Слышны отзвуки великой битвы Богов и Титанов, говорил он, проступит другая цивилизация, старые кумиры культуры падут, а идолов новых не будет, потому что и время изменится, потечет в ином ритме. В противовес многим, те немногие, к числу которых относился Курехин, чувствуют переборы тьмы и волнения воздуха, разгоняемого незримыми крыльями; пока что, он продолжал, в космосе рождается Существо, оно явит свой лик, и привычная констелляция ценностей рухнет пред ним, от него. Это, решил я, вагнеровский помет и замес, обновленное человечество, раса артистов, сам же Курехин есть волхв, мистагог, о котором пророчили в Байрейте, в Дорнахе, но потом обнаружил гностическую перспективу. Смена циклов, эонов, неизбежность того, чего словом не выразить. И открывается самый жгучий курехинский враг — материя.
Художники различаются также и тем, за и против каких идеалов они выступают. Одни ищут общественной справедливости, им нужна не Европа банкиров, а Европа трудящихся, и чтоб расплатились за работорговлю, такая им нужна справедливость. Другие стараются не допустить искривления рек, мечтают заштопать девственность Озера и Деревни, бредят природой и национальною чистотой, их враг — загрязнение. Третьим мила дева Корректность, они защищают от белого большинства независимость третьемирных — в позлащенной Европе — меньшинств и ждут, когда те переполнят стогны прощального Рима. Четвертые думают, как уберечься от моды, толпы и торгашества. В подмогу им пятые, мечтающие обнести колючим железом партер. Шестые, девятые, двадцать третьи будут названы завтра. Но мало кто ополчается против материи, в чем была миссия Сергея Курехина. Современное искусство, он утверждал, пребывает в маразме. Этим походит оно на политику, политику с растраченным измерением. Искусство отвергло одушевлявшую его некогда этику невозможного и тем подписало себе приговор. Но невозможное существует, потому что мы его ищем и ждем.
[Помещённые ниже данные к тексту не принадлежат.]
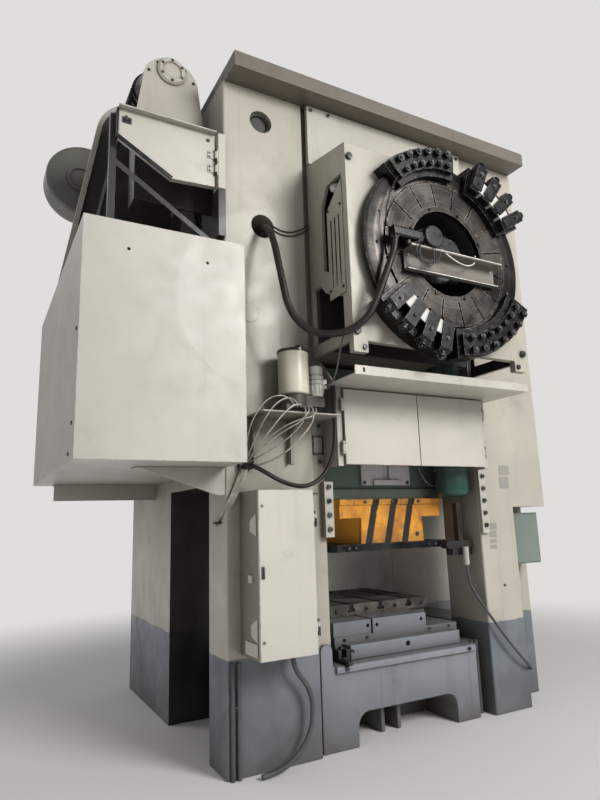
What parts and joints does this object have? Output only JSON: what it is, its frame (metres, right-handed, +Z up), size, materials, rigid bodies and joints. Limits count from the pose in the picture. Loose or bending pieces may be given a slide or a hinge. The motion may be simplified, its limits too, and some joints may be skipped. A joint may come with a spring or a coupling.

На путях невозможного претворяют тварность в свет, одолевают косное вещество, возносятся над гравитационной рептильностью — чудо освобождения от материи, освобождения (от) искусства. Само по себе искусство, твердил он, не так уж значительно, оно будет смыслом и властью в том случае, если станет ветвью универсальной культуры. Парижская коммуна оказалась дерьмом, а Рембо правильно сделал, что ее поддержал, так было сказано. Партия, которую поддержал Курехин, аналогичного свойства, он тоже вступил в нее справедливо; демократический принцип для жизни хорош, но искусство с ним задыхается, как куриная шейка в руках Альтюссера.